--- Start Data rows ---
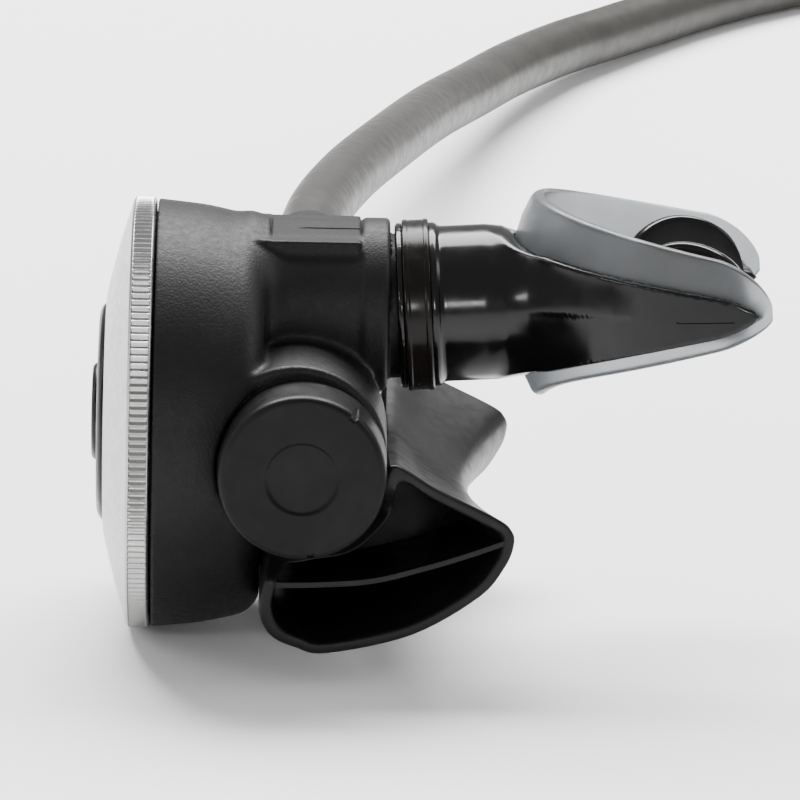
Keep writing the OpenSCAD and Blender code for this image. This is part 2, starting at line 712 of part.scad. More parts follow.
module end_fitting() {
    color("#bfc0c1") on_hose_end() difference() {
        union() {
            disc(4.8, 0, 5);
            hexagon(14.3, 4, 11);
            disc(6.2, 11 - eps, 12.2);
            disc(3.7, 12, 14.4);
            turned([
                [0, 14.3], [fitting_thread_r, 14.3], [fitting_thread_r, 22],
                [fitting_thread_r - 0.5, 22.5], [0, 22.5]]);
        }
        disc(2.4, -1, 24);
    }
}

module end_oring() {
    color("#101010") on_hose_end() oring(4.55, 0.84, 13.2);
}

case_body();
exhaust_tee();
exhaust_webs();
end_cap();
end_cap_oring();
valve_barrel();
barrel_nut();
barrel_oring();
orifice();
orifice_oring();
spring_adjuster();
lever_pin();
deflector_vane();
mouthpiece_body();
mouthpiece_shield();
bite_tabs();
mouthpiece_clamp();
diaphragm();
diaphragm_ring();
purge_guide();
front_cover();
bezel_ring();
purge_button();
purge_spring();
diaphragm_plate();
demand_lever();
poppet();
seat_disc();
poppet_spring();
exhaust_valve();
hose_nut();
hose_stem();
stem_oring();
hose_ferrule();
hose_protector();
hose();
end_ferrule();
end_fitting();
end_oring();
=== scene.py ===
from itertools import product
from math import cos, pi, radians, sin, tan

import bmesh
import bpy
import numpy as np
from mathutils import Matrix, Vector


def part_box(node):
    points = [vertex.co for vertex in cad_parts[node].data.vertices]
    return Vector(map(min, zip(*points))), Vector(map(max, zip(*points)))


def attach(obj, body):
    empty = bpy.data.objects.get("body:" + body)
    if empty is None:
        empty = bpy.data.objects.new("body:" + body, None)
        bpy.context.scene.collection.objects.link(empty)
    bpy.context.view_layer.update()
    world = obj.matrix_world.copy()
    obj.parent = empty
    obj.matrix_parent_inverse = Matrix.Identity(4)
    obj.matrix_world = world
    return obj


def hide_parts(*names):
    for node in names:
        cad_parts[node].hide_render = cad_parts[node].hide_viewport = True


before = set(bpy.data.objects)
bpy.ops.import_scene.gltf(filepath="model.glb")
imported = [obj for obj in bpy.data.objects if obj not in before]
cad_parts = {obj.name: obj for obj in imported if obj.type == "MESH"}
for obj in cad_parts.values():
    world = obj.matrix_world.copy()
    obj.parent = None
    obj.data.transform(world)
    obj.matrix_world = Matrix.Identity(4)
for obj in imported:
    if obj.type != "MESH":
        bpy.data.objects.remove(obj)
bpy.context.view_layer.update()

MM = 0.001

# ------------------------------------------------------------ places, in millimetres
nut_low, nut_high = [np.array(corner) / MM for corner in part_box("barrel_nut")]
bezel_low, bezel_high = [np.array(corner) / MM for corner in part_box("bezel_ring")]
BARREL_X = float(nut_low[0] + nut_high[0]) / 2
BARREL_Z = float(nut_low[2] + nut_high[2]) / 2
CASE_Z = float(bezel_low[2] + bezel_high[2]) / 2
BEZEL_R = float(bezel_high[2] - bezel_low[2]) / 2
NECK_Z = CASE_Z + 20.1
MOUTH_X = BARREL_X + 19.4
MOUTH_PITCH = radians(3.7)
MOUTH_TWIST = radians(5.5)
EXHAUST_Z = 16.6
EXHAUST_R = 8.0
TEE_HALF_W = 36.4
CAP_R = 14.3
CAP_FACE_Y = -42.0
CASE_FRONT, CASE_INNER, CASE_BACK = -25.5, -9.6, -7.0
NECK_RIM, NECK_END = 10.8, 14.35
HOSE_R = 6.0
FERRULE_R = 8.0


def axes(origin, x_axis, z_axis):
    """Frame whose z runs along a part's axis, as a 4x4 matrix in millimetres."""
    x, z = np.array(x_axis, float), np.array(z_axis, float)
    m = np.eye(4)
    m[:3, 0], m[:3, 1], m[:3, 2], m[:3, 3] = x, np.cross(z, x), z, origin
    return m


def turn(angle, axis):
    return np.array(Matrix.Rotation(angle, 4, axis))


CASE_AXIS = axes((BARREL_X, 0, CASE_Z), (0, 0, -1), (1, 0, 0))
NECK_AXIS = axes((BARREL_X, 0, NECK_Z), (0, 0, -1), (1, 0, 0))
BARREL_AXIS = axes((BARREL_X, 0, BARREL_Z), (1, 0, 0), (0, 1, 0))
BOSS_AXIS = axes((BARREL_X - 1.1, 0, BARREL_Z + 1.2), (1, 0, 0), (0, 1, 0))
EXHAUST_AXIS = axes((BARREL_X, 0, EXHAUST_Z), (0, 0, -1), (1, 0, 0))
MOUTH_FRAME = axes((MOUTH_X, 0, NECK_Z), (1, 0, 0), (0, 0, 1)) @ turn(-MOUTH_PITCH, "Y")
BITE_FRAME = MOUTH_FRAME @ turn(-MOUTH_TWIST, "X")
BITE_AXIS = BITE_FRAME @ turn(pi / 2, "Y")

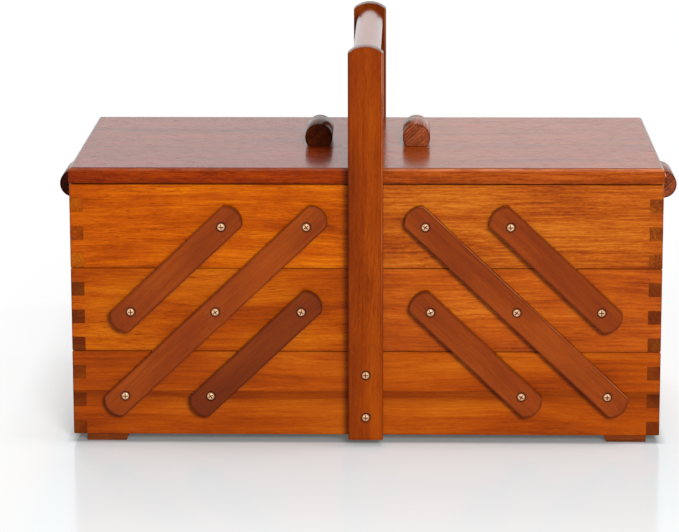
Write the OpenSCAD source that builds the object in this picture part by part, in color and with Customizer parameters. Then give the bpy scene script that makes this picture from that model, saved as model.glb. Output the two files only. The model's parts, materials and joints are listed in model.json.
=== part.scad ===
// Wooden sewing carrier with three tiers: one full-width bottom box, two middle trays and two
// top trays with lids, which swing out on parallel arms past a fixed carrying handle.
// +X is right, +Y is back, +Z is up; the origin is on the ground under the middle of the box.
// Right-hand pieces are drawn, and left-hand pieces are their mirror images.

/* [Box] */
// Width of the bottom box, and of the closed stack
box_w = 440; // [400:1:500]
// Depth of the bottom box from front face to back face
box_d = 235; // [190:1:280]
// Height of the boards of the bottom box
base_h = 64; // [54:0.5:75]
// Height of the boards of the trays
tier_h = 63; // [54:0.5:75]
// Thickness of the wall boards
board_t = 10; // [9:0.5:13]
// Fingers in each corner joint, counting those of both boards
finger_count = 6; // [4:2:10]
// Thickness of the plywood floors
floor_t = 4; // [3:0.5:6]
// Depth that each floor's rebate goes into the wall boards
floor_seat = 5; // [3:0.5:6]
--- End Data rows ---
Extract every line above that contains the word "empty".

    empty = bpy.data.objects.get("body:" + body)
    if empty is None:
        empty = bpy.data.objects.new("body:" + body, None)
        bpy.context.scene.collection.objects.link(empty)
    obj.parent = empty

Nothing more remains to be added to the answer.